Did SEBI change anything in 2025-2026?
Key 2025-26 changes: (1) Weekly options continue on single index per exchange, (2) Increased lot sizes for BANKNIFTY and FINNIFTY to ~₹15L contract value, (3) Enhanced KYC for F&O with disclosed income criteria for certain lot sizes, (4) Stricter physical delivery rules for stock options on expiry. Full margin rules unchanged from 2022.
What is portfolio margin?
Portfolio margin (PRISM) is a SPAN-based framework that recognizes risk-reducing combinations. A hedged iron condor gets lower margin than two separate naked shorts. Introduced by NSE in 2015, refined continuously. Most retail brokers (Zerodha, Upstox, Fyers) now fully support it — you automatically get the lower margin for qualifying spreads.
What happens on expiry for stock options?

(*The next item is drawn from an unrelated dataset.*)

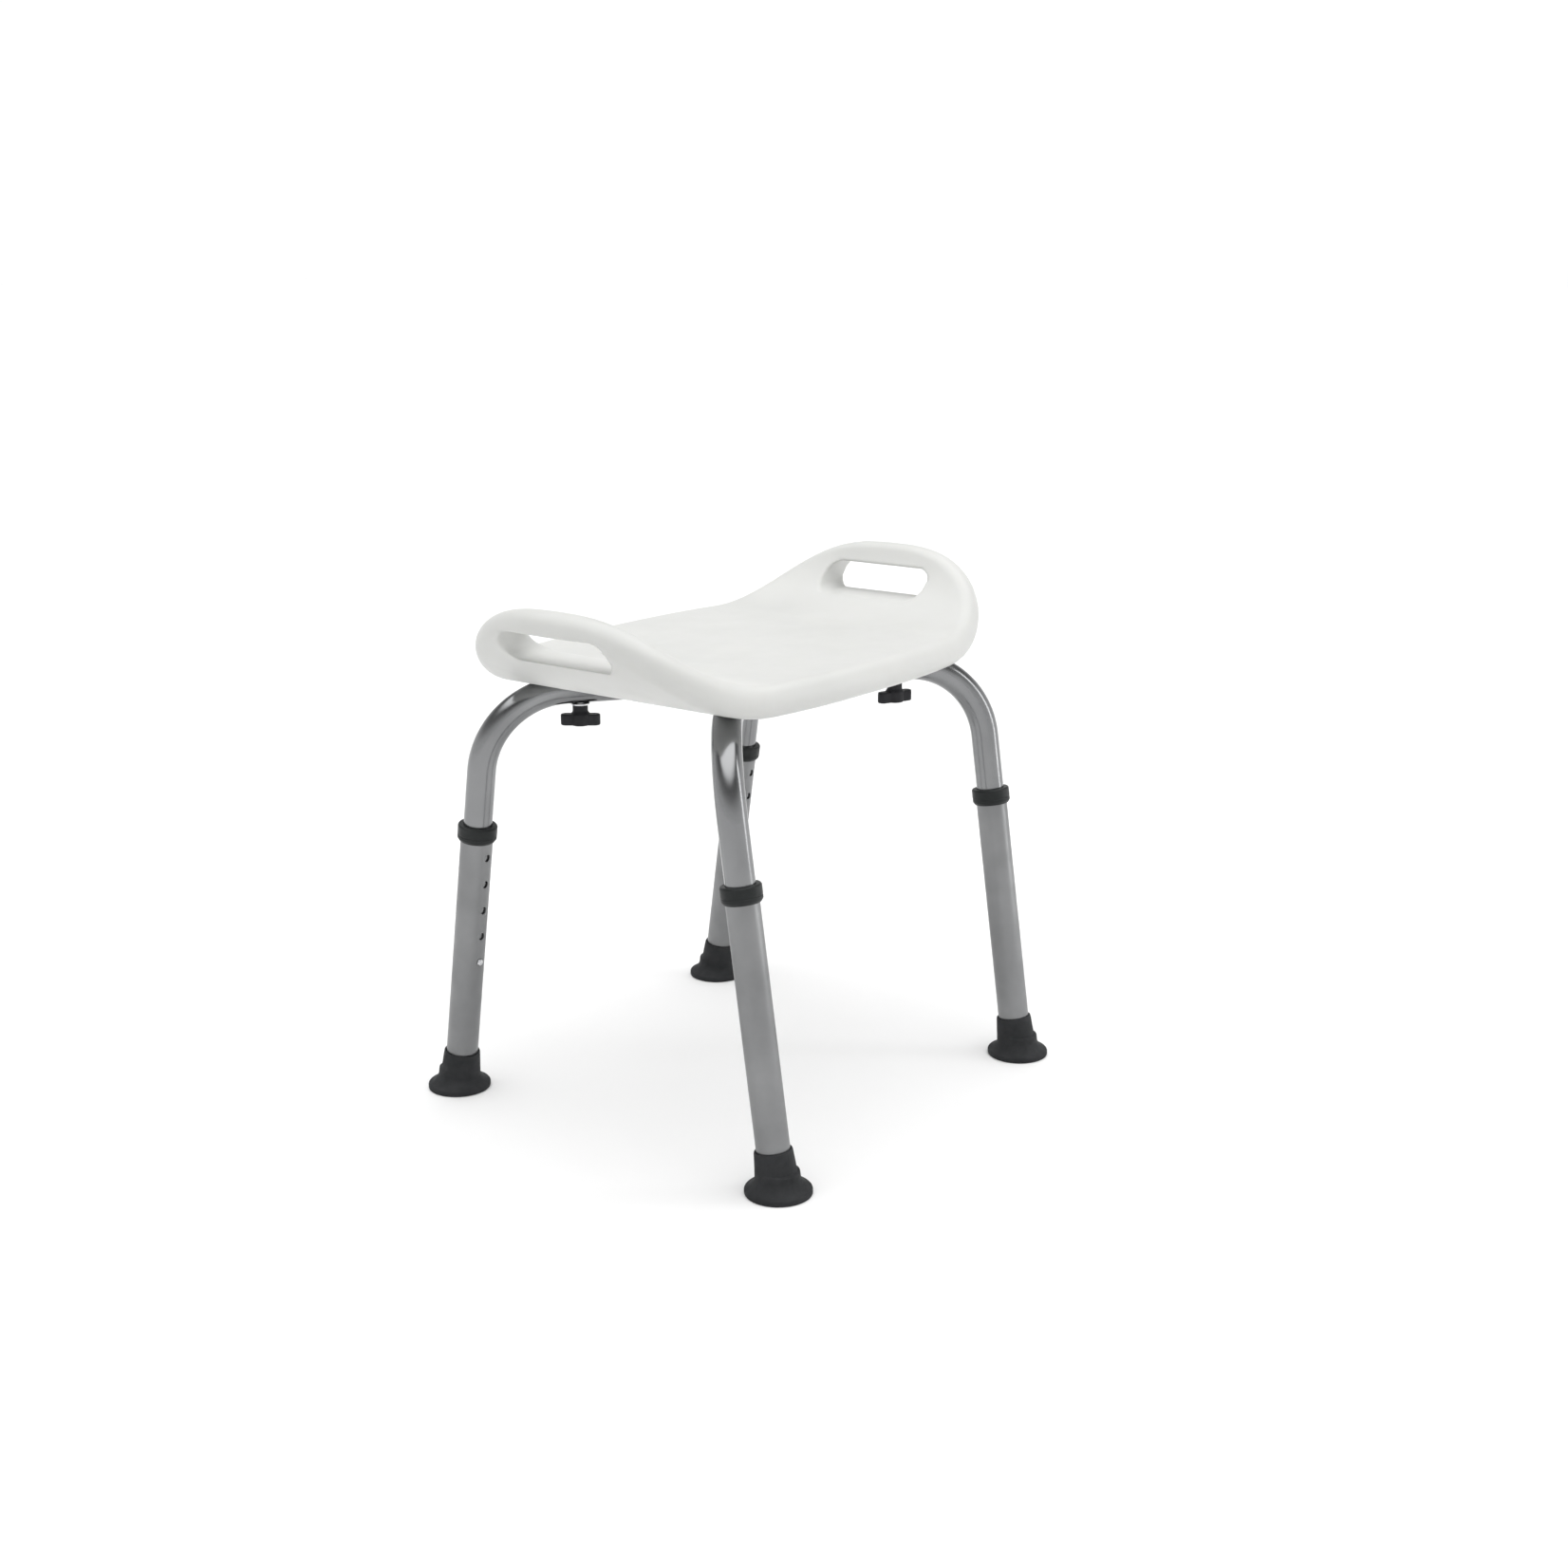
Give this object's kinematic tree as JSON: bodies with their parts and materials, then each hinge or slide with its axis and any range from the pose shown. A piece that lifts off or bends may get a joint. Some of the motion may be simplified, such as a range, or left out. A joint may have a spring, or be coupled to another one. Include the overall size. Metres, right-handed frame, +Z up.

Stock options in India are European (exercise only on expiry). ITM options are AUTOMATICALLY exercised at expiry unless you close beforehand. For short options assigned to you, physical delivery required — 100% of strike × lot must be paid (for short puts) or shares delivered (for short calls). OTM options expire worthless. Index options are cash-settled, no delivery issues.
What's the impact on retail traders?
Net effect of 2020-2026 SEBI changes: Higher capital requirements, less intraday leverage, more disciplined trading, physical delivery risk on stock options. Overall positive for retail — reduced account blow-ups, but smaller accounts are priced out of certain strategies. Minimum meaningful F&O account is now ₹2-3 lakhs (was ₹50K pre-2020).
Can I avoid physical delivery risk?
Yes — close all stock option positions before expiry day (ideally 1-2 days prior). Never hold short ITM or ATM stock options into expiry unless you want physical delivery. Set calendar reminders at 3 DTE for every stock option. Index options (NIFTY, BANKNIFTY, FINNIFTY) are cash-settled, so this doesn't apply.